My Spark Structured Streaming application runs for a few hours before it fails with this error
java.lang.IllegalStateException: Partition [partition-name] offset was changed from 361037 to 355053, some data may have been missed.
Some data may have been lost because they are not available in Kafka any more; either the
data was aged out by Kafka or the topic may have been deleted before all the data in the
topic was processed. If you don't want your streaming query to fail on such cases, set the
source option "failOnDataLoss" to "false".
The offsets are different every time of course, but the first one is always larger than the second. Topic data can't have expired because the topic's retention period is 5 days and I recreated this topic yesterday, but the error occurred again today. The only way to recover from this is to delete the checkpoints.

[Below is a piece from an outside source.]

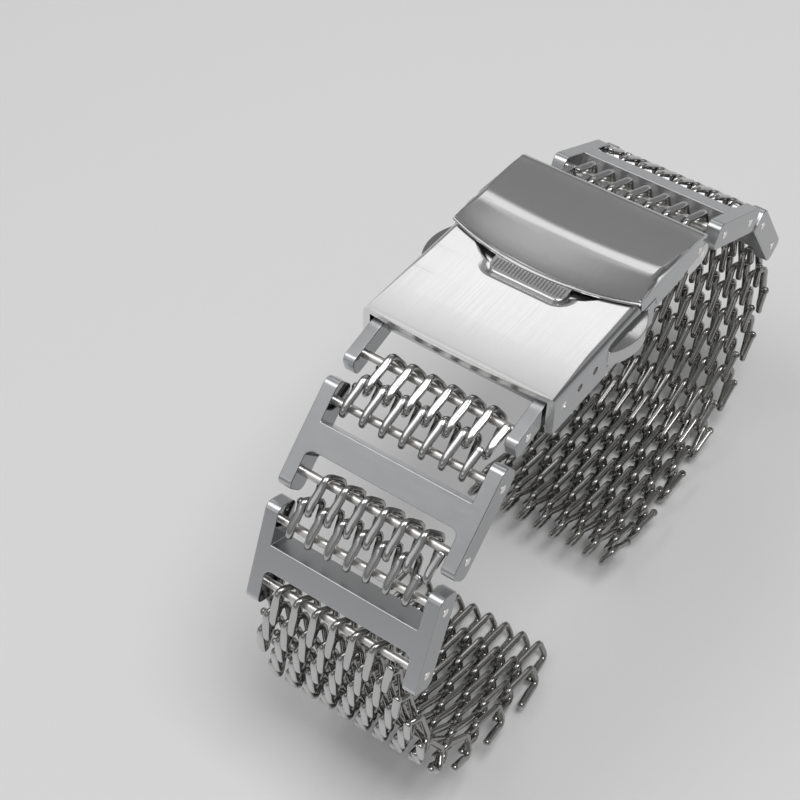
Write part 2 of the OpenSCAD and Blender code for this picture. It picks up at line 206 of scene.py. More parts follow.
@dataclass(frozen=True)
class SteelFinish:
    """A steel surface with fine lines, a faint haze and small changes of tone."""

    name: str
    tone: float
    tint: Triple = (1.0, 1.0, 1.0)
    roughness: float = 0.2
    rough_spread: float = 0.06
    grain: Grain = Grain.NONE
    grain_depth: float = 0.0
    grain_scale: float = 5200.0
    grain_stretch: float = 0.02
    haze_scale: float = 90.0
    haze: float = 0.04

    def colour(self, factor: float) -> tuple[float, float, float, float]:
        """The base colour, brightened or darkened by a factor."""
        return tuple(self.tone * factor * part for part in self.tint) + (1.0,)

    def build(self) -> Material:
        """Make the material.

        Returns:
            A node material that reads Object coordinates only.
        """
        material = bpy.data.materials.new(self.name)
        material.use_nodes = True
        tree = material.node_tree
        graph = Graph(tree)
        shader = tree.nodes["Principled BSDF"]
        shader.inputs["Metallic"].default_value = 1.0
        where = graph.add("ShaderNodeTexCoord").outputs["Object"]
        haze = graph.add("ShaderNodeTexNoise", {"Vector": where, "Scale": self.haze_scale, "Detail": 4.0})
        low, high, out = MIX_SOCKETS["RGBA"]
        tones = graph.add("ShaderNodeMix", {
            "Factor": haze.outputs["Fac"], low: self.colour(1.0 - self.haze),
            high: self.colour(1.0 + self.haze)}, data_type="RGBA")
        tree.links.new(tones.outputs[out], shader.inputs["Base Color"])
        stretch = {
            Grain.NONE: (1.0, 1.0, 1.0),
            Grain.ACROSS: (self.grain_stretch, 1.0, 1.0),
            Grain.ALONG: (1.0, self.grain_stretch, self.grain_stretch),
        }[self.grain]
        laid = graph.add("ShaderNodeMapping", {"Vector": where, "Scale": stretch})
        lines = graph.add("ShaderNodeTexNoise", {"Vector": laid, "Scale": self.grain_scale, "Detail": 3.0})
        rough = graph.add("ShaderNodeMapRange", {
            "Value": lines.outputs["Fac"], "From Min": 0.3, "From Max": 0.7,
            "To Min": self.roughness - self.rough_spread, "To Max": self.roughness + self.rough_spread})
        tree.links.new(rough.outputs["Result"], shader.inputs["Roughness"])
        if self.grain_depth:
            bump = graph.add("ShaderNodeBump", {
                "Height": lines.outputs["Fac"], "Strength": 1.0, "Distance": self.grain_depth * MM})
            tree.links.new(bump.outputs["Normal"], shader.inputs["Normal"])
        return material


@dataclass(frozen=True)
class PaintedLightWire(SteelFinish):
    """A wire finish with painted light: a painted highlight on the ground crowns and painted shade down the
    sides and in the hooks.
    """

    # The colour of the painted highlight on the crowns, and its roughness.
    crown_tone: float = 0.54
    crown_roughness: float = 0.2

    def build(self) -> Material:
        """Make the material.

        Returns:
            The plain steel material, darkened as painted shade, mixed with a bright one for a painted highlight
            by the wire's own crown attribute.
        """
        material = super().build()
        tree = material.node_tree
        graph = Graph(tree)
        shader = tree.nodes["Principled BSDF"]
        crown = graph.add("ShaderNodeAttribute", attribute_name="crown").outputs["Fac"]
        # The crowns get a bright painted highlight; the rest keeps the darker tone, which is painted shade.
        bright = {"Base Color": (*(self.crown_tone,) * 3, 1.0), "Roughness": self.crown_roughness}
        for name, kind in (("Base Color", "RGBA"), ("Roughness", "FLOAT")):
            low, high, out = MIX_SOCKETS[kind]
            plain = shader.inputs[name].links[0].from_socket
            mix = graph.add("ShaderNodeMix", {"Factor": crown, low: plain, high: bright[name]}, data_type=kind)
            tree.links.new(mix.outputs[out], shader.inputs[name])
        return material


WARM, COOL, PLAIN = (1.0, 0.985, 0.96), (0.99, 1.0, 1.02), (1.0, 1.0, 1.0)
FINE_LINES = {"grain": Grain.ALONG, "grain_scale": 9000.0, "grain_stretch": 0.01}
# The wire's dark tone is painted shade on its sides and in its hooks; its crown tone is a painted highlight.
GROUND_WIRE = PaintedLightWire("ground_wire", 0.34, WARM, 0.18, 0.06, grain_scale=1400.0)
DRAWN_PIN = SteelFinish("drawn_pin", 0.85, WARM, 0.34, 0.06, Grain.ACROSS, grain_depth=0.0006)
SATIN_LINK = SteelFinish("satin_link", 0.6, COOL, 0.33, 0.03, Grain.ACROSS, grain_stretch=0.1)
# Side finishes: lower roughness for their polish, and a darker tone than the tops, which is painted shade
# standing in for their dark reflections.
POLISHED_SHADED_EDGE = SteelFinish("polished_shaded_edge", 0.36, COOL, 0.1, 0.03)
POLISHED_SHADED_SIDE = SteelFinish("polished_side", 0.42, COOL, 0.14, 0.02)
SATIN_COVER = SteelFinish("satin_cover", 0.8, PLAIN, 0.24, 0.02, **FINE_LINES)
# The lock's tone is set lower than the cover's as painted shade: the same steel, darkened for its dimmer
# reflection.
SATIN_LOCK = SteelFinish("satin_lock", 0.6, PLAIN, 0.2, 0.015, **FINE_LINES)
BRUSHED_BLADE = SteelFinish("brushed_blade", 0.64, PLAIN, 0.3, 0.07, Grain.ALONG, grain_depth=0.002)
POLISHED_BUTTON = SteelFinish("polished_button", 0.5, PLAIN, 0.14, 0.04)
SPRING_WIRE = SteelFinish("spring_wire", 0.55, (1.0, 0.98, 0.94), 0.25, 0.05)


class Workshop:
    """Makes each finish once and hands it out by name."""

    def __init__(self) -> None:
        """Start with nothing made."""
        self.made: dict[str, Material] = {}

    def finish(self, kind: SteelFinish) -> Material:
        """Give the material of a finish.

        Args:
            kind: the finish.

        Returns:
            Its material, made on the first call.
        """
        if kind.name not in self.made:
            self.made[kind.name] = kind.build()
        return self.made[kind.name]


WORKSHOP = Workshop()


def place(name: str, mesh: Mesh) -> Object:
    """Link a mesh to the scene as an object at the origin.

    Args:
        name: the piece's name.
        mesh: its mesh, in the row frame.

    Returns:
        The new object.
    """
    piece = bpy.data.objects.new(name, mesh)
    bpy.context.scene.collection.objects.link(piece)
    return piece


def dress(mesh: Mesh, *finishes: SteelFinish) -> None:
    """Give a mesh its finishes, in place of what it had.

    Args:
        mesh: the mesh.
        finishes: its finishes, in the order of its material numbers.
    """
    mesh.materials.clear()
    for finish in finishes:
        mesh.materials.append(WORKSHOP.finish(finish))


def baked(piece: Object) -> Mesh:
    """A plain mesh of an object, as its modifiers leave it."""
    bpy.context.view_layer.update()
    return bpy.data.meshes.new_from_object(piece.evaluated_get(bpy.context.evaluated_depsgraph_get()))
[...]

Spark's Kafka integration guide mentions under failOnDataLoss
option:
Whether to fail the query when it's possible that data is lost (e.g., topics are deleted, or offsets are out of range). This may be a false alarm. You can disable it when it doesn't work as you expected. Batch queries will always fail if it fails to read any data from the provided offsets due to lost data.
But I can't find any further information on when this can be considered a false alarm, so I don't know whether it's safe to set failOnDataLoss
to false
or if there's an actual problem with my cluster (in which case we'll actually be losing data).
UPDATE: I've investigated Kafka logs and in all cases where Spark has failed, Kafka has logged several message like this (one per Spark consumer I'd assume):
INFO [GroupCoordinator 1]: Preparing to rebalance group spark-kafka-...-driver-0 with old generation 1 (__consumer_offsets-25) (kafka.coordinator.group.GroupCoordinator)